To address transmission issues, FERC and NARUC agree to tackle barriers through a new task force

Source: By DAVID WAGMAN, PV Review • Posted: Sunday, June 20, 2021

A decade after FERC Order 1000 was issued, transmission buildout remains slow, threatening clean energy goals and expanded solar and wind energy deployment.

The Federal Energy Regulatory Commission (FERC) approved creating a joint task force with the National Association of Regulatory Utility Commissioners (NARUC) to address issues related to electric transmission.

The Joint Federal State Task Force on Electric Transmission will consider a range of topics, including how states can voluntarily coordinate in order to identify, plan, and develop regional transmission projects.

Richard Glick Image: FERC

The Task Force will be made up of FERC Commissioners as well as representatives from 10 state commissions.

“It is increasingly clear that interstate transmission will play a critical role in the transition to the clean energy future,” said FERC Chair Richard Glick in a tweet announcing the task force.

The FERC also issued a policy statement to clarify that states and transmission providers may enter into voluntary agreements to plan and pay for transmission facilities.

FERC said that voluntary agreements could provide states with a way to prioritize, plan, and pay for transmission facilities that are not being developed under the regional transmission planning processes required by FERC order No. 1000. The policy statement is intended to address concerns that the Federal Power Act (FPA) and FERC policies interfere with the creation of these voluntary agreements.

Task Force tasks

Topics that the Joint Task Force may consider include the following:

  • Identifying barriers that inhibit planning and development of optimal transmission necessary to achieve federal and state policy goals, as well as potential solutions to those barriers;
  • Exploring potential bases for one or more states to use FERC-jurisdictional transmission planning processes to advance their policy goals, including multi-state goals;
  • Exploring opportunities for states to voluntarily coordinate in order to identify, plan, and develop regional transmission solutions;
  • Reviewing FERC rules and regulations regarding planning and cost allocation of transmission projects and potentially identifying recommendations for reforms;
  • Examining barriers to the efficient and expeditious interconnection of new resources through the FERC-jurisdictional interconnection processes, as well as potential solutions to those barriers; and
  • Discussing mechanisms to ensure that transmission investment is cost effective, including approaches to enhance transparency and improve oversight of transmission investment including, potentially, through enhanced federal-state coordination.

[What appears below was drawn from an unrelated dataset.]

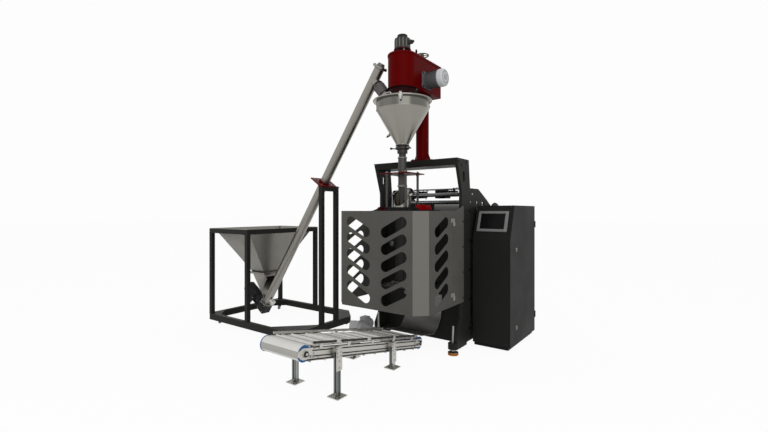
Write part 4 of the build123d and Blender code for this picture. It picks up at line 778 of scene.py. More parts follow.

In a statement, Gregory Wetstone, president and CEO of the American Council on Renewable Energy (ACORE) said, “Ten years after being finalized, not one interregional transmission line has been built using the process established under Order 1000.” He said that with more interregional transmission, centers of high renewable resources can be connected with centers of high electric demand, “enhancing grid reliability and dramatically reducing carbon emissions.”

The Solar Energy Industries Association’s vice president of state and regulatory affairs, Sean Gallagher, said, “The reality is that we are going to need to add hundreds of gigawatts of solar and energy storage capacity to reach President Biden’s 100% clean electricity goal.” Gallagher said the FERC/NARUC partnership “promises to help overcome the regional planning challenges associated with building the transmission capacity we need to meet our goals.”